Stealth is key to success in this game. To that end you’re given a number of different abilities to aid you along the way. You have four main “distractions” that you can use. Those range from firecrackers that can not only distract guards, but also stun them giving you a few seconds to close the gap between you and them allowing you to take them down quickly. Throwing darts can be used to not only get the attention of guards but can cut ropes in the environment to drop lights on passing guards or open up bridges that were previously closed. You also have noise darts that you can toss at different spots in the levels to refocus the attention of guards. Lastly you can whistle. This will attract the attention of any guard in a radius around Shao Jun, regardless of what floor in the building they’re on.
Abilities are incredibly useful. They make her feel like an assassin capable of sneaking around a heavily guarded area. She can quickly move from hiding place to hiding place with the press of a button, never leaving the shadows to do that. Rope darts allow her to scale up to the ceiling to cling and hide from guards on the ground, or reach an otherwise inaccessible guard post to stealthily take out snipers. When she gets close to guards who have their backs turned she can run up, slide and take them out with the press of a button. Everything in the game is designed to keep you from being seen and all of the abilities and hiding places in the environment give you plenty of opportunity to be the silent killer the assassin’s should be.

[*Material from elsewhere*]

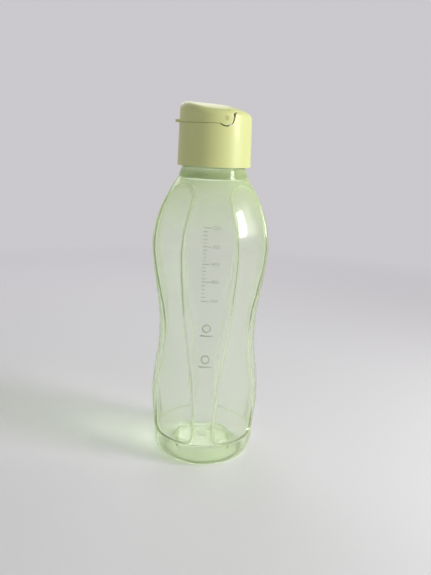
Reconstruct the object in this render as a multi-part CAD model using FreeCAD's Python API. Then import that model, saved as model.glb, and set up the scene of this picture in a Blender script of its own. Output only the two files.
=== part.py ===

Combat is clunky. I found that even with the different abilities Jun had that direct combat would prove ultimately deadly. If she was surrounded by two or more characters it was incredibly difficulty, if not downright impossible, to fend them both off. Some of the abilities of the character help in this respect, but trying to brute force your way through an area probably won’t work.
Exploration isn’t essential or even rewarding. In the open world games there are dozens, or hundreds of hidden things to find, chests to unlock or people to rescue. In Chronicles I found they simply forced you to explore an environment you might not really want to. Many of the collectibles weren’t hidden. You could see them on the screen, but just didn’t want to take the time to go out of the way to grab them. They would help with your points at the end of the level that could help you upgrade faster, but they weren’t fun to try to find.
The enemy AI has many of the same problems of the game’s bigger, open world brethren. They’re not very smart. You can easily exploit them in ways that I don’t think the designers of the game really intended. If you get spotted a quick run back a few feet in the level will break their line of sight. After a ten second countdown they’ll resume their previous sentry duties. If you stay just at the edge of their vision they’ll never fully alert and will not search any hidden areas that you might be hiding in, even if they see you go into hiding.
Not only that, but there are some of the same environmental problems of the previous game. Shao Jun has a tendency to latch onto ladders when you don’t want her to or fail to respond to a ladder when you do. It’s not quite to the level of Edward Kenway’s ability to jump on a ladder 10 feet away even when pointing the stick in the opposite direction, but at times it felt close.
At other times the game gave you every bit of free running freedom fans of the overall series enjoy. They’re few and far between, but they’re probably the most fun areas of the game. They open up the whole environment, put an obstacle behind you, such as fire, and say go. Don’t stop. Just go. Those points require you to very quickly traverse the environment using all of Jun’s abilities. Combat comes down to sliding through enemies and taking them down in one hit. They’re fast. They’re fun and they show off the free running ability of the assassin’s as good as the open world games do.
The building blocks for the rest of the series are set. The story develops in a way that I think will tie in nicely to the next game. The box has been passed from the hands of the Templars in China to another group. The things I found wrong with this game weren’t insurmountable and with a little tweaking could be fixed to the betterment of the series. The voice acting was great. The level design was solid and when you were sneaking around it felt like you were playing as Assassin’s Creed game. Yes there were stumbles along the way, but they didn’t hinder the overall experience of a very solid game that could be the start of a trilogy that many fans will enjoy.